Even the best economists become trapped in discussions about things like monetary theory. Here is monetary theory, disentangled from econo-speak. When the economy falls into recession or Depression, there is no aggregate demand. In order to bring investors back into the economy, monetary theorists say, simply, make money cheaper.

When I offer you money at a certain very low rate, you need to make much less on it to make the interest payments. So you can sell a hamburger for a buck twenty-five instead of a buck fifty and still make a small profit and still pay back the interest.

But when investors will not budge at any rate…and current rates are basically at zero…then economists throw up their hands, begin blogging more unintelligible claptrap among themselves and have no idea what to do except…act like the Chief Financial Officer, the dreaded CFO, whose only idea is to cut wages, costs, bonuses, travel and reduce breathing if possible.

Cutting does not grow a company and cutting government does not grow a government. It may be necessary. That is not the issue. For the thinking executive, for the responsible government official…in fact…for anyone with a brain, the goal is to get back to where we were…to grow the economy again. To raise revenues, to restore profitability or in this case…government surpluses.

Who is the model? Certainly not George W. Bush. The model is William Jefferson Clinton. In a severe recession, left over from another Bush, Clinton said that we are going to raise taxes and trim government. The Republicans, only too eager to trim government under a Democratic President, helped.

First of all they gave Clinton credibility when Newt Gingrich humiliated the entire Republican Congress by shutting down government over petty issues. When Congress came back, they got down to business and, while they didn’t cut government drastically, they somewhat rationally trimmed it.

Many Democratic politicians who voted with some Republicans to get the economy back in balance lost their seats. But they were brave and they were right and the budget was balanced. Employment was at its highest in history and Clinton handed Bush a government that was in balance, with a future of surpluses and no debt at all within ten years, by 2011.

But the hero of the Conservative economists, the master of double talk, Alan Greenspan, was still head of the Federal Reserve. Clinton had made his job virtually irrelevant. There were no serious problems for Greenspan to address under Clinton. But under Bush…?

Greenspan used his genius at economics to not only create a huge economic real estate bubble, but to condone and encourage more debt. His policies led to speculation and his personal political beliefs, that government should keep its hands off the financial markets led to the great Stock Market Crash of 2008 and the Bush Depression.

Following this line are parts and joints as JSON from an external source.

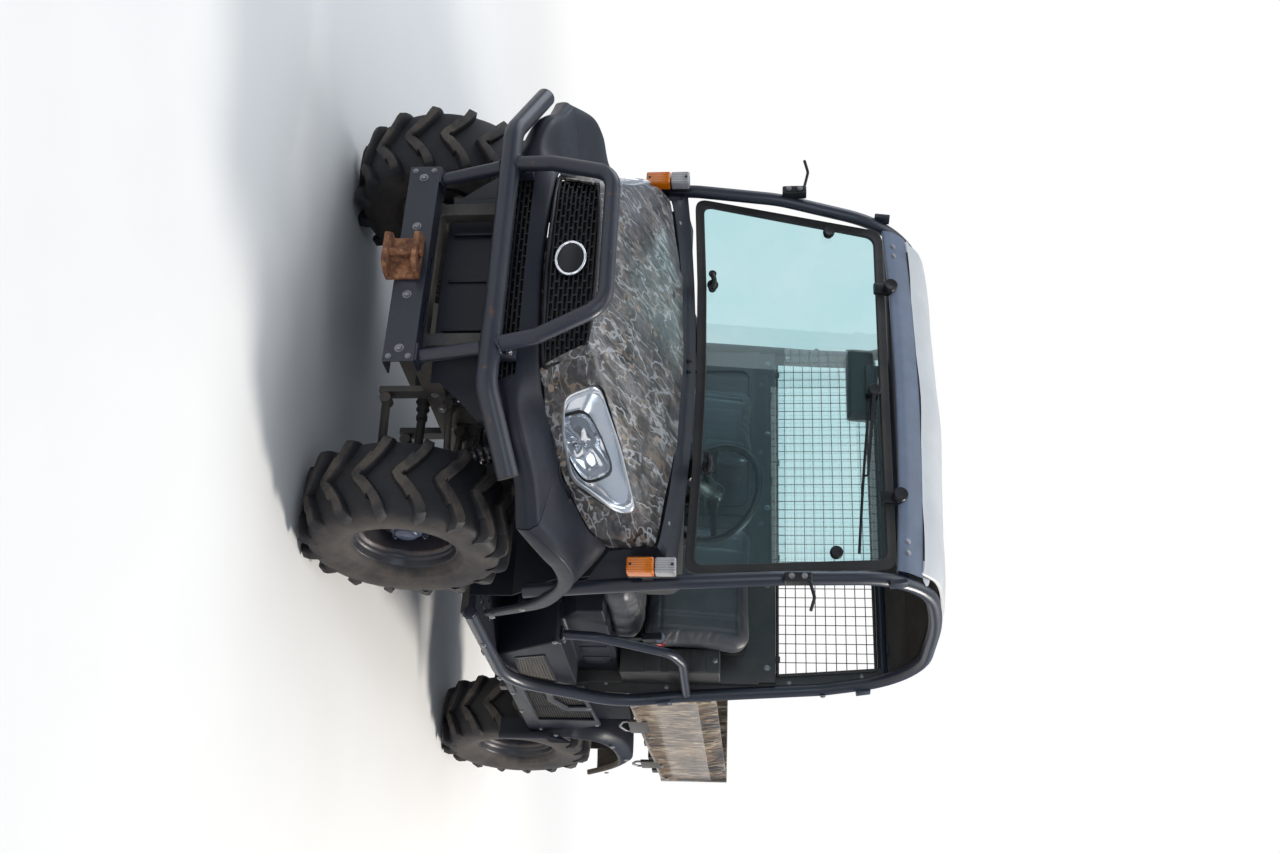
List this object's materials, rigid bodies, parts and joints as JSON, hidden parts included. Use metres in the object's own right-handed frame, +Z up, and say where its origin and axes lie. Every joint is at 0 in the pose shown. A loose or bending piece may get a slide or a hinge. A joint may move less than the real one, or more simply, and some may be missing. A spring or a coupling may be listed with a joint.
{
  "type": "side by side utv",
  "caption": "Open two seat utility vehicle with roll cage, roof, windshield, front brush guard and a tipping cargo bed.",
  "frame": {"origin": "on the ground under the middle of the whole vehicle", "axes": "+Z up, the vehicle drives towards -Y, +X is the driver's left"},
  "size_m": [1.6634, 2.916, 1.972],
  "materials": {
    "tyre_rubber": "dusty",
    "rim_steel": "semi-gloss with rust at the flange",
    "chassis_paint": "semi-gloss",
    "machined_steel": "dull",
    "cast_iron": "rough",
    "cage_paint": "semi-gloss, rust at the welds",
    "black_plastic": "fine grain",
    "dash_plastic": "fine grain",
    "seat_vinyl": "grained vinyl",
    "camo_plastic": "brown and grey camouflage",
    "roof_white": "white, faintly dusty",
    "header_grey": "grey blue",
    "wall_paint": "satin",
    "mesh_wire": "black",
    "windshield_glass": "green tint",
    "gasket_rubber": "matte",
    "chrome_lamp": "polished",
    "signal_lens": "orange and clear",
    "tail_lens": "red",
    "rusty_steel": "rusty",
    "dusty_plastic": "dusty brown",
    "exhaust_steel": "heat stained"
  },
  "bodies": {
    "vehicle": {"brush_guard": "cage_paint", "cage_crossbars": "cage_paint", "cage_left": "cage_paint", "cage_right": "cage_paint", "chassis_frame": "chassis_paint", "cowl_panel": "black_plastic", "dashboard": "dash_plastic", "driveline": "cast_iron", "engine_block": "cast_iron", "exhaust": "exhaust_steel", "floor_pan": "black_plastic", "front_arms": "chassis_paint", "front_fascia": "black_plastic", "front_fenders": "black_plastic", "grab_bars": "cage_paint", "guard_carrier": "chassis_paint", "half_shafts": "machined_steel", "mirror_stalks": "cage_paint", "pedals": "black_plastic", "rear_arms": "chassis_paint", "rear_fenders": "dusty_plastic", "rear_hitch": "chassis_paint", "rear_screen": "mesh_wire", "rear_wall": "wall_paint", "roof_header": "header_grey", "roof_panel": "roof_white", "seat_backrests": "seat_vinyl", "seat_base": "black_plastic", "seat_cushions": "seat_vinyl", "shock_absorbers": "machined_steel", "side_panels": "black_plastic", "side_screens": "mesh_wire", "steering_rack": "machined_steel", "tail_lamps": "tail_lens", "tow_jaw": "rusty_steel", "turn_signals": "signal_lens", "windshield_border": "gasket_rubber", "windshield_fittings": "black_plastic", "windshield_glass": "windshield_glass"},
    "knuckle_left": {"knuckle_left": "cast_iron"},
    "knuckle_right": {"knuckle_right": "cast_iron"},
    "wheel_front_left": {"tyre_front_left": "tyre_rubber", "rim_front_left": "rim_steel"},
    "wheel_front_right": {"tyre_front_right": "tyre_rubber", "rim_front_right": "rim_steel"},
    "wheel_rear_left": {"tyre_rear_left": "tyre_rubber", "rim_rear_left": "rim_steel"},
    "wheel_rear_right": {"tyre_rear_right": "tyre_rubber", "rim_rear_right": "rim_steel"},
    "steering_wheel": {"steering_wheel": "black_plastic"},
    "hood": {"hood": "camo_plastic", "headlamps": "chrome_lamp", "grille": "black_plastic"},
    "bed": {"bed_floor": "wall_paint", "bed_sides": "camo_plastic"},
    "tailgate": {"tailgate": "camo_plastic"}
  },
  "joints": [
    {"name": "steer_left", "type": "hinge", "parent": "vehicle", "child": "knuckle_left", "pos_m": [0.54, -0.877, 0.313], "axis": [0, 0, 1], "range_deg": [-30, 30]},
    {"name": "steer_right", "type": "hinge", "parent": "vehicle", "child": "knuckle_right", "pos_m": [-0.54, -0.877, 0.313], "axis": [0, 0, 1], "range_deg": [-30, 30]},
    {"name": "steering_wheel_turn", "type": "hinge", "parent": "vehicle", "child": "steering_wheel", "pos_m": [0.3, -0.425, 1.2], "axis": [0, 0.8829, 0.4695], "range_deg": [-450, 450]},
    {"name": "spin_front_left", "type": "hinge", "parent": "knuckle_left", "child": "wheel_front_left", "pos_m": [0.607, -0.877, 0.313], "axis": [1, 0, 0], "continuous": true},
    {"name": "spin_front_right", "type": "hinge", "parent": "knuckle_right", "child": "wheel_front_right", "pos_m": [-0.607, -0.877, 0.313], "axis": [1, 0, 0], "continuous": true},
    {"name": "spin_rear_left", "type": "hinge", "parent": "vehicle", "child": "wheel_rear_left", "pos_m": [0.607, 1.133, 0.313], "axis": [1, 0, 0], "continuous": true},
    {"name": "spin_rear_right", "type": "hinge", "parent": "vehicle", "child": "wheel_rear_right", "pos_m": [-0.607, 1.133, 0.313], "axis": [1, 0, 0], "continuous": true},
    {"name": "hood_hinge", "type": "hinge", "parent": "vehicle", "child": "hood", "pos_m": [0, -1.301, 0.738], "axis": [1, 0, 0], "range_deg": [0, 25]},
    {"name": "bed_tilt", "type": "hinge", "parent": "vehicle", "child": "bed", "pos_m": [0, 1.323, 0.7], "axis": [-1, 0, 0], "range_deg": [0, 45]},
    {"name": "tailgate_hinge", "type": "hinge", "parent": "bed", "child": "tailgate", "pos_m": [0, 1.458, 0.894], "axis": [-1, 0, 0], "range_deg": [0, 90]}
  ],
  "couplings": [
    {"joint": "steer_right", "follows": "steer_left", "ratio": 1},
    {"joint": "steering_wheel_turn", "follows": "steer_left", "ratio": 15}
  ]
}
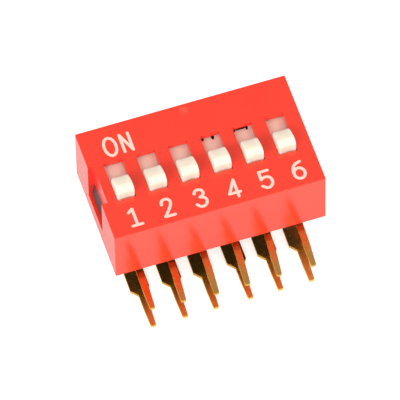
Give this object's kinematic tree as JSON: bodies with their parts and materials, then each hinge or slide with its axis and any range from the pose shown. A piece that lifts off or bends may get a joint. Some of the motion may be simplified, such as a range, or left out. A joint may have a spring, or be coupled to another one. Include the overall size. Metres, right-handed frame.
{
  "type": "dip switch",
  "caption": "Right-angle slide DIP switch: a red moulded housing with white slide actuators, a black base and gold-plated bent solder terminals.",
  "frame": {"origin": "centre of the part's bounding box in plan, at its lowest point, under the lower row of solder legs", "axes": "+X along the row of switches from position 1 to 6, +Y to the ON side (the solder legs point to -Y), +Z out of the face with the sliders"},
  "size_m": [0.0166, 0.0128, 0.0098],
  "materials": {
    "red_housing": "fine semi-gloss moulding",
    "black_base": "fine matt moulding",
    "white_slider": "satin moulding",
    "gold_contact": "gold plated copper alloy, bright",
    "gold_terminal": "gold plated copper alloy, bright"
  },
  "bodies": {
    "root": {"housing": "red_housing", "base": "black_base", "front_terminal_1": "gold_terminal", "front_terminal_2": "gold_terminal", "front_terminal_3": "gold_terminal", "front_terminal_4": "gold_terminal", "front_terminal_5": "gold_terminal", "front_terminal_6": "gold_terminal", "rear_terminal_1": "gold_terminal", "rear_terminal_2": "gold_terminal", "rear_terminal_3": "gold_terminal", "rear_terminal_4": "gold_terminal", "rear_terminal_5": "gold_terminal", "rear_terminal_6": "gold_terminal"},
    "switch_1": {"slider_1": "white_slider", "bridge_contact_1": "gold_contact"},
    "switch_2": {"slider_2": "white_slider", "bridge_contact_2": "gold_contact"},
    "switch_3": {"slider_3": "white_slider", "bridge_contact_3": "gold_contact"},
    "switch_4": {"slider_4": "white_slider", "bridge_contact_4": "gold_contact"},
    "switch_5": {"slider_5": "white_slider", "bridge_contact_5": "gold_contact"},
    "switch_6": {"slider_6": "white_slider", "bridge_contact_6": "gold_contact"}
  },
  "joints": [
    {"name": "slide_1", "type": "slide", "parent": "root", "child": "switch_1", "axis": [0, 1, 0], "range_m": [0, 0.00167]},
    {"name": "slide_2", "type": "slide", "parent": "root", "child": "switch_2", "axis": [0, 1, 0], "range_m": [0, 0.00167]},
    {"name": "slide_3", "type": "slide", "parent": "root", "child": "switch_3", "axis": [0, 1, 0], "range_m": [0, 0.00167]},
    {"name": "slide_4", "type": "slide", "parent": "root", "child": "switch_4", "axis": [0, 1, 0], "range_m": [0, 0.00167]},
    {"name": "slide_5", "type": "slide", "parent": "root", "child": "switch_5", "axis": [0, 1, 0], "range_m": [0, 0.00167]},
    {"name": "slide_6", "type": "slide", "parent": "root", "child": "switch_6", "axis": [0, 1, 0], "range_m": [0, 0.00167]}
  ]
}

So we were left with a Depression. And these economists, by and large, do not know how to handle a Depression because their economic theory says that we will simply come out of a Depression, “in the long run.” Well, as Keynes said, “In the long run, we are all dead.”

So it is time to leave off with the economists. It is time to simply do what makes sense. Create 5 million jobs. That will create another 5 million jobs from something called the employment multiplier. That means that a man working needs to get his suits cleaned, buy more gas for his car, get his hair cut more often, and may decide to paint his house.

We will spend $300 billion to do this the first year and another $300 billion the second year. But…and this is important…it will not cost us $300 billion a year. We have pent up demand for many things and we have a whole new crisis…we are running out of fossil fuel.

The oil and natural gas companies, who own our natural resources, the natural resources that should be owned by the People, tell us that is not happening. But it is. The rest of the world, including the Saudis with all their oil, is preparing for it. Germany will soon be self-sufficient in solar energy. The Chinese are already the largest manufacturers of solar panels in the world.